Data lines
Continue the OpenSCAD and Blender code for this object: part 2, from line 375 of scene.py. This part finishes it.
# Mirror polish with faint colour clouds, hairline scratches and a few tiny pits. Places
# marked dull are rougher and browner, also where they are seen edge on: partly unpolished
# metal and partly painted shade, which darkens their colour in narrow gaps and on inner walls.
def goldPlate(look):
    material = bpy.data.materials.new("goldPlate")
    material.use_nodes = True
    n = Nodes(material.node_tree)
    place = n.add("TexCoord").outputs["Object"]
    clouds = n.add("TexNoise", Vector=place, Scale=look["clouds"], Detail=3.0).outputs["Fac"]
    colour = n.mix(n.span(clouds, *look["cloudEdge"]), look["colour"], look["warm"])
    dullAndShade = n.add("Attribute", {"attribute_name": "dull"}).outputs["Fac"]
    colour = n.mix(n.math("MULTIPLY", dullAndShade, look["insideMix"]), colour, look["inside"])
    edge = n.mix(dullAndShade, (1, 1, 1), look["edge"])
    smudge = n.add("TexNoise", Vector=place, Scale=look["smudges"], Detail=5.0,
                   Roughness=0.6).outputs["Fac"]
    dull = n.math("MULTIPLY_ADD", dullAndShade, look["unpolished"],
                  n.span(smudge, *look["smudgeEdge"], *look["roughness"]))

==

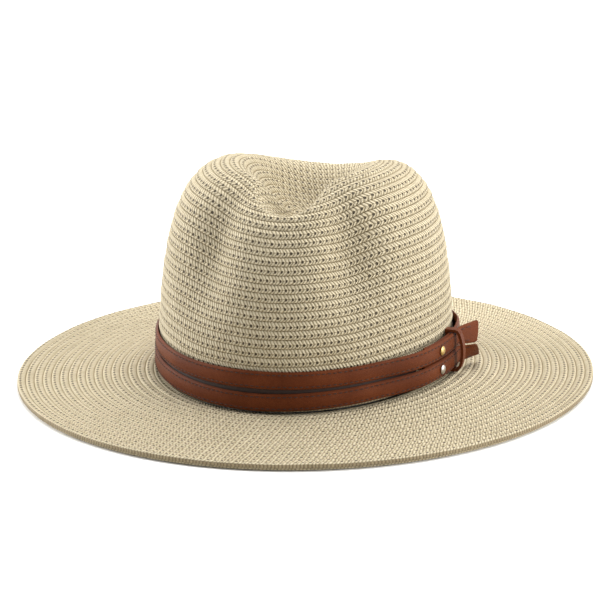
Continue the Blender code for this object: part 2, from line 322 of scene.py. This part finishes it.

Requirements
In the listing above, locate each line with "scene" and copy it.

Expected answer
Continue the OpenSCAD and Blender code for this object: part 2, from line 375 of scene.py. This part finishes it.
Continue the Blender code for this object: part 2, from line 322 of scene.py. This part finishes it.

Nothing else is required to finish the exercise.